Le T-shirt Antwerp ou DHL de Vetements et le sac Ikea de Balenciaga sont des exemples qui ont marqué les esprits. Pour Stockman, il s’agit plutôt d’une déclaration : « Avec ce sac, Gvasalia dit : “Nous en faisons une version de luxe et nous n’hésitons pas à la faire payer deux mille dollars”. Ce ne sont pas les fans d’Ikea qui les réclament, mais les clients de luxe qui aiment se promener temporairement avec un tel label ». Brans : « Dans le cas de Balenciaga, c’est une façon ironique de traiter ces marques. Il y a aussi cette ironie dans le succès du merchandising de chaînes à bas prix comme Zeeman. C’est une contre-réaction à l’étalage de marques plus chères : on prend une marque qui ne vaut pas grand-chose et on l’exploite. C’est une façon de se moquer de la coquetterie avec la mode ».

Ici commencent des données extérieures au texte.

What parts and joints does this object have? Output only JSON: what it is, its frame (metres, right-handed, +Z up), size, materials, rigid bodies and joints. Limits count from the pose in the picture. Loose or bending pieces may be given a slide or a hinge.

Le merchandising vu par Zeeman – SP

« Lorsque Zeeman fabrique des chaussettes portant son logo, cela sert plusieurs objectifs », ajoute Stockman. « Leurs actions comportent toujours une part d’interprétation et une critique des coûteuses campagnes de marketing. L’essentiel, c’est que quelque chose ne doit pas nécessairement être cher », déclare Caroline van Turennout, directrice du marketing et du commerce électronique chez Zeeman. « Nous surprenons, puis nous simplifions et enfin nous surprenons le client en l’agrandissant de temps en temps – avec une robe de mariée, des baskets, une eau de Cologne…. Puis nous avons commencé à apposer notre logo sur des objets farfelus. Les gens y ont vu de l’humour ». Stockman : « Il y a un groupe qui pense qu’il est cool de porter quelque chose qui n’est pas cher, comme une anti-déclaration. Aldi et Lidl ont pris le même train en marche, mais Zeeman est la marque qui donne le ton. C’est une marque d’amour. Les gens, surtout les jeunes, sont fiers de porter quelque chose de Zeeman. Ils forment une sorte de groupe culte ». « Le merch peut impliquer une prise de position contre, mais il s’agit surtout d’une sympathie pour une marque et le réseau qui l’entoure », résume M. Palmaerts.

Logomania contre luxe délicat

Le merchandising de cette ampleur est-il appelé à durer ? Brans : « Les tendances ont une date de péremption, elles arrivent toujours par vagues. Lors des dernières semaines de la mode, on a vu très peu de logos, la mode est plus discrète aujourd’hui ». Stockman : « La mesure dans laquelle vous voulez marcher avec une marque sur votre poitrine est toujours sujette aux tendances. La tendance au luxe discret exige le moins de logos possible, tandis que la logomanie connaît un nouvel essor. Pour les agences de branding, le merchandising fait désormais partie de la boîte à outils d’une marque, comme s’il s’agissait d’une activité naturelle. Il s’agit d’une importante source de revenus supplémentaires. Dans le même temps, on observe une évolution vers plus de durabilité, qui fait à nouveau partie du marketing : les marques veulent être associées à la qualité. Elles ne peuvent pas se permettre d’apposer leur marque sur un tee-shirt qui est immédiatement déformé. Il s’agit d’une belle tendance, très axée sur le marketing, mais qui n’est pas sans rapport avec le penchant pour la qualité. C’est plus qu’un simple T-shirt graphique coûteux : il y a une part d’histoire derrière, une volonté de faire une déclaration, une affinité, un sentiment d’appartenance à quelque chose ».